# 3D Maths Primer - Multiple Coordinate Systems

This article contains my reading notes from the third chapter of the book 3D Math Primer for Graphics and Game Development, 2nd edition. The subject of the chapter is Multiple Coordinate Systems.

### Multiple Coordinate Systems

The reason multiple coordinate spaces are used is that certain pieces of information are known only in the context of a particular reference frame. It might be true that theoretically all points could be expressed using a single " "world" coordinate system. However, for a certain point a, we may not know the coordinates of a in the "world" coordinate system. But we may be able to express a relative to some other coordinate system.

### Common Coordinate Systems

#### World Space

The world coordinate system is a special coordinate system that establishes the “global” reference frame for all other coordinate systems to be specified.

#### Object Space

Object space is the coordinate space associated with a particular object. Every object has its own independent object space. When an object moves or changes orientation, the object coordinate space associated with that object is carried along with it, so it moves or changes orientation too.

#### Camera Space

One especially important example of an object space is camera space, which is the object space associated with the viewpoint used for rendering. Note carefully the differences between camera space, which is a 3D space, and screen space, which is a 2D space. The mapping of camera-space coordinates to screen-space coordinates involves an operation known as projection.

#### Upright Space

When communicating either to human beings via words or to computers via code, it is helpful to associate with each object a new coordinate space, which we call the upright coordinate space of the object. An object’s upright space is, in a certain sense, “halfway” between world space and its object space. The axes of upright space are parallel with the axes of world space, but the origin of upright space is coincident with the origin of object space.

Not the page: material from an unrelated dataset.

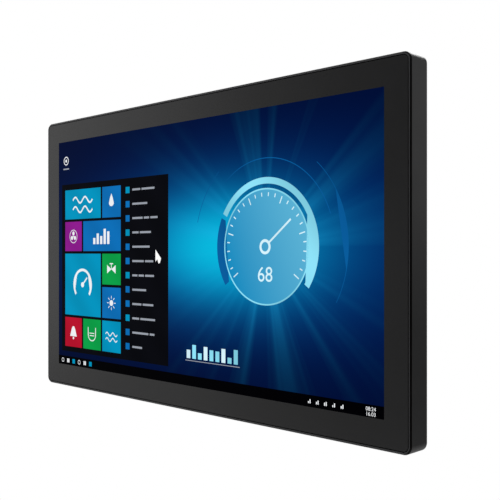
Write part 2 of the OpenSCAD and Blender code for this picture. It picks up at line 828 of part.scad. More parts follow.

Why is upright space interesting? To transform a point between object space and upright space requires only rotation, and to transform a point between upright space and world space requires only a change of location, which is usually called a translation. Thinking about these two things independently is easier than trying to cope with them both at once.

### Coordinate Space Transformations

Do we have to rotate first, and then translate? The answer to this question is basically yes. Although it may seem more natural to translate before rotating, it’s usually easier to rotate first. Here’s why. When we rotate the object first, the center of rotation is the origin. Rotation about the origin and translation are two primitive tools we have at our disposal, and each is easy.

Specifying the position of the coordinate space is straightforward. All we have to do is describe the location of the origin. We do this just like we do for any other point. Of course, we must express this point relative to the parent coordinate space, not the local child space. The origin of the child space, by definition, is always (0, 0, 0) when expressed in child coordinate space.

Specifying the orientation of a coordinate space in 3D is only slightly more complicated. The axes are vectors (directions), and can be specified like any other direction vector. Just as with position, we do not use the object space itself to describe the object-space axis directions, since those coordinates are [1, 0] and [0, 1] by definition. Instead, the coordinates are specified in upright space.